Which is the competent authority?
Who should I contact?
Last update: 10/3/2012
When the deceased has left a prenuptial contract or a will, or when his/her assets or financial situation is complex, you are strongly recommended to use the services of a civil law notary, a specialist in succession rights and matrimonial property regimes. The heirs are free to choose the civil law notary they want to use to settle the succession.
If an agreement cannot be reached between the parties and the succession is contested, then the courts will appoint a civil law notary to divide the estate.
Detailed information
Which international rules of jurisdiction apply to the assets of a national or a foreign citizen?
In the Grand Duchy of Luxembourg, the applicable law depends on whether the assets involved are personal or real property (principle of the division of the succession). Thus, irrespective of the deceased’s nationality, real-estate successions are governed by the laws of the country in which the real-estate is located (art 3 of the CCL) whereas successions of personal property are governed by the laws of the deceased’s last domicile (JP Diekirch, 22 February 1900).
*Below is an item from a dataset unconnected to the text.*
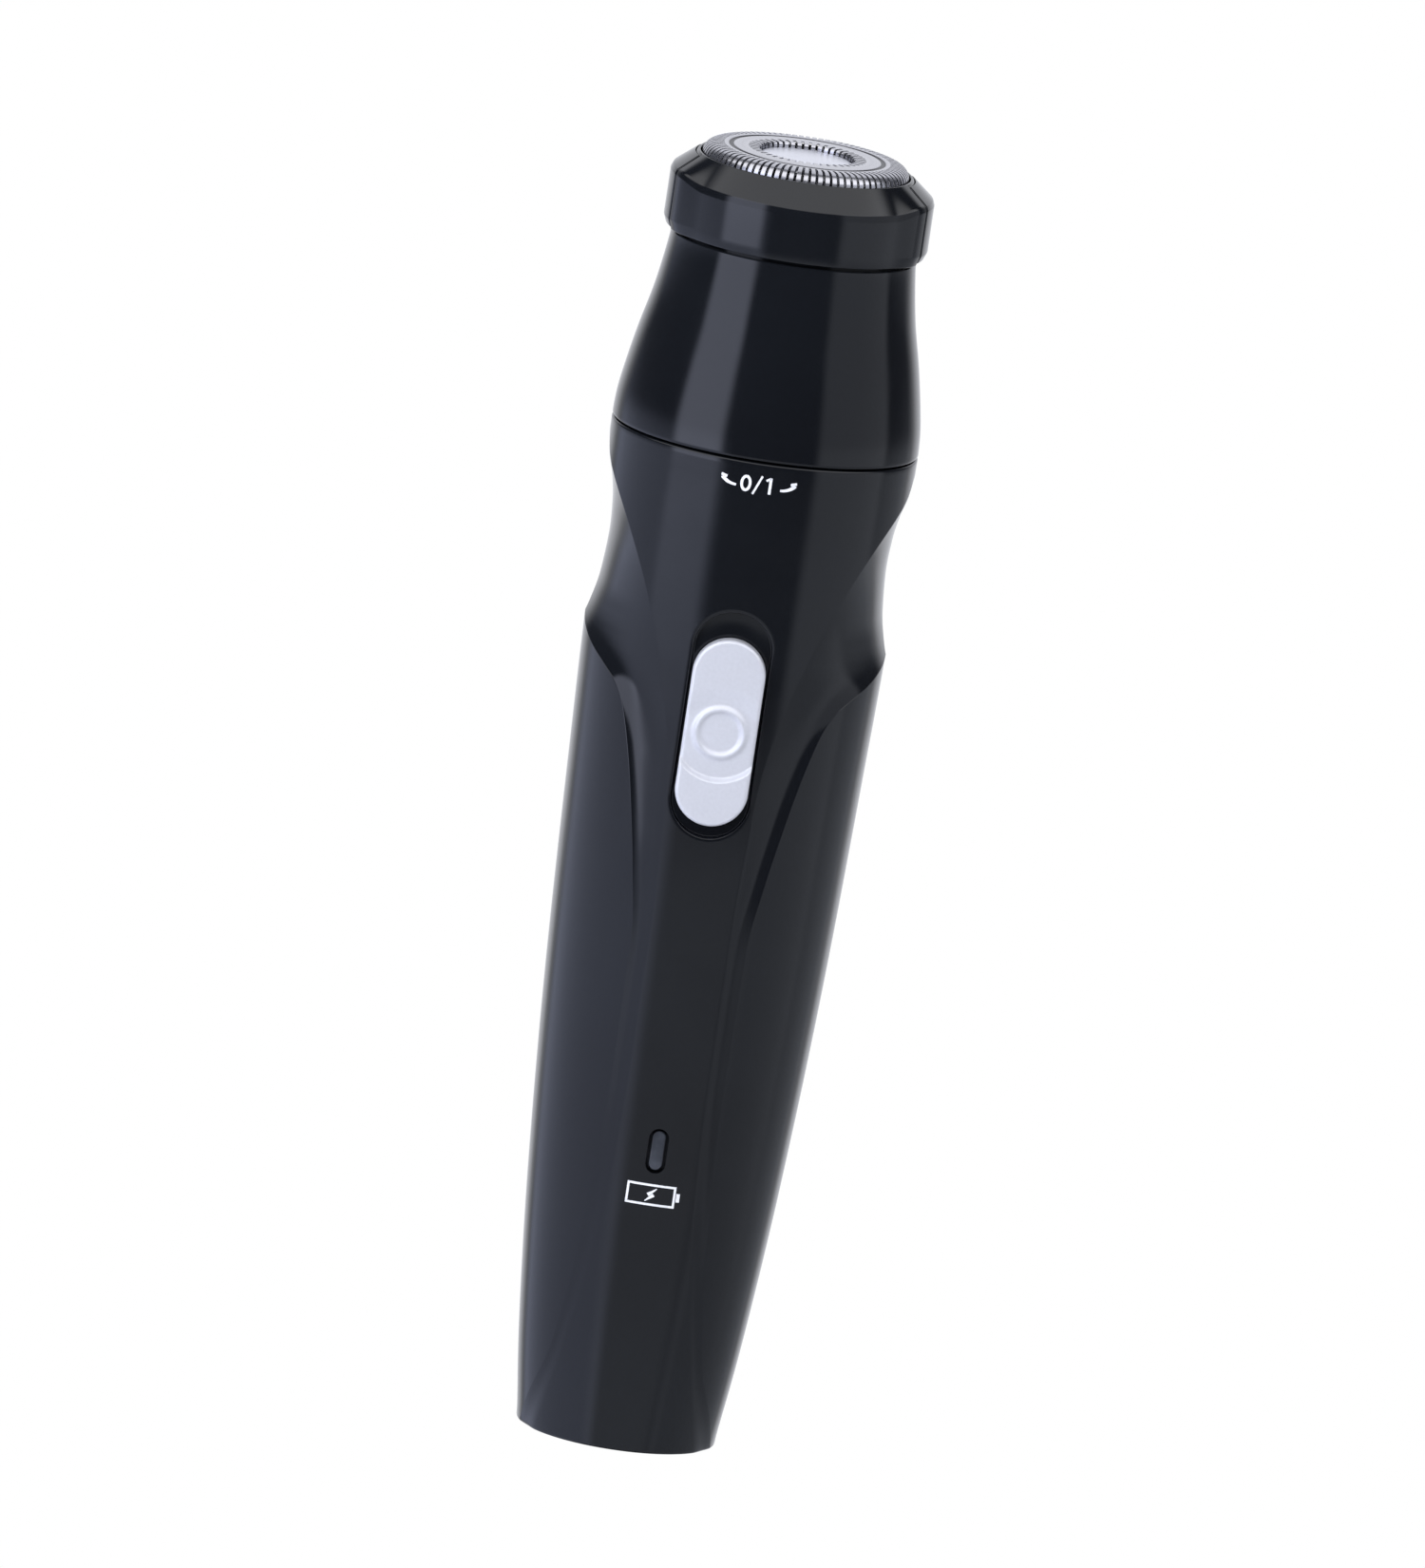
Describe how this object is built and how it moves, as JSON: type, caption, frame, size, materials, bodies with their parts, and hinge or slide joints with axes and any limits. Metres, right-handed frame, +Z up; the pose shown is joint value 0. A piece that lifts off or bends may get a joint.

Which international rules of jurisdiction apply to the assets of the deceased if located abroad?
If the deceased habitually resided in the Grand Duchy of Luxembourg and irrespective of his/her nationality, the Grand Duchy of Luxembourg has jurisdiction for the succession of personal property located abroad in accordance with the laws of the deceased’s last place of residence, that is to say the laws of the Grand Duchy of Luxembourg, given that national laws stipulate that the law of the domicile should apply as regards the deceased’s personal status. The succession of real estate located outside the national territory will not be settled in the Grand Duchy of Luxembourg.
If the deceased did not have his/her habitual residence in the Grand Duchy of Luxembourg, and irrespective of his/her nationality, the succession of personal and real property located abroad will not be settled in the Grand Duchy of Luxembourg.
Which authority is responsible for the succession procedure?
The succession procedure is opened in the place where the deceased was last domiciled, irrespective of where he/she died.
In the event of a disputed succession, the competent jurisdiction for such disputes is determined by the deceased’s last domicile.
Except when a succession is contested, the heir(s) of the deceased may entrust the settlement of the succession to any civil law notary installed in the Grand Duchy of Luxembourg, without any restrictions on the territorial competence of any such notary.
How and by whom is the succession procedure instigated?
The succession procedure is opened by the deceased’s heir(s), who entrust, on their own initiative, a civil law notary located in the Grand-Duchy of Luxembourg, of their own choosing or designated in advance by the deceased, with the settlement of the succession.
How is the heir’s capacity checked?
The heir’s status is verified by the notary in the Grand Duchy of Luxembourg entrusted with settling the succession, by consulting in particular the register of natural persons and legal entities.
Can or must an inventory of the estate be drawn up?
The aim of the inventory of the estate is to protect creditors against the misappropriation of the estate assets, which represent their sole collateral. The inventory is the official record of the existence of the estate assets. It must be drawn up by a civil law notary and may come before or follow the declarations of acceptance of the succession without liability beyond the assets descended, which must be filed by the heir(s) in a special register kept by the clerk of the civil court of the judicial district where the succession is opened. However, the said declaration shall have no legal force until the inventory has been drawn up. The inventory must be drawn up within 3 months and 40 days of the deceased’s date of death.
Is there a system regarding the administration of the succession?
A succession is deemed to be in abeyance when the estate is not claimed by any heir(s). This state of abeyance is subject to the following conditions:
- No known successor exists (heir or legatee) or where a successor is known, they have renounced the succession;
- The State has not yet exercised its right of succession, by requesting a vesting order.
A succession in abeyance must be registered by any interested party with the civil court of the district where the succession is opened. If the court recognises the succession, it will appoint a trustee with responsibility for its administration.
How is the succession procedure closed?
At the time of the deceased’s death, his/her rights to the estate are transferred ipso jure to their heirs. However, only the sole heir or residuary legatee acquires, from the time of death, the exclusive right of use of the property which passes into his/her possession. All other successors become only joint owners. The joint ownership is only terminated when the estate is divided and the ownership of the individual assets comprising the estate is transferred to these persons.
How is the estate transmitted to the heirs/legatees?
This depends on the various categories of heirs:
- the legal heir has ipso jure possession, that is to say, in his/her capacity as legal heir, he/she can take possession of their share of the estate;
- the universal legatee who, in the absence of forced heirs on the date of the deceased’s death, has possession of his legacy (art 1006 of the CCL) and who, in the presence of forced heir(s) on the deceased’s date of death, must request them to transfer the assets included in his/her legacy either amicably, or by way of a court order (art 1004 of the CCL).
- the residuary legatee never has possession and must also submit an application for the transfer of assets to take possession of his/her legacy.
- the legatee by particular title only takes possession of his/her legacy after having submitted an application to the heirs or legatees having possession.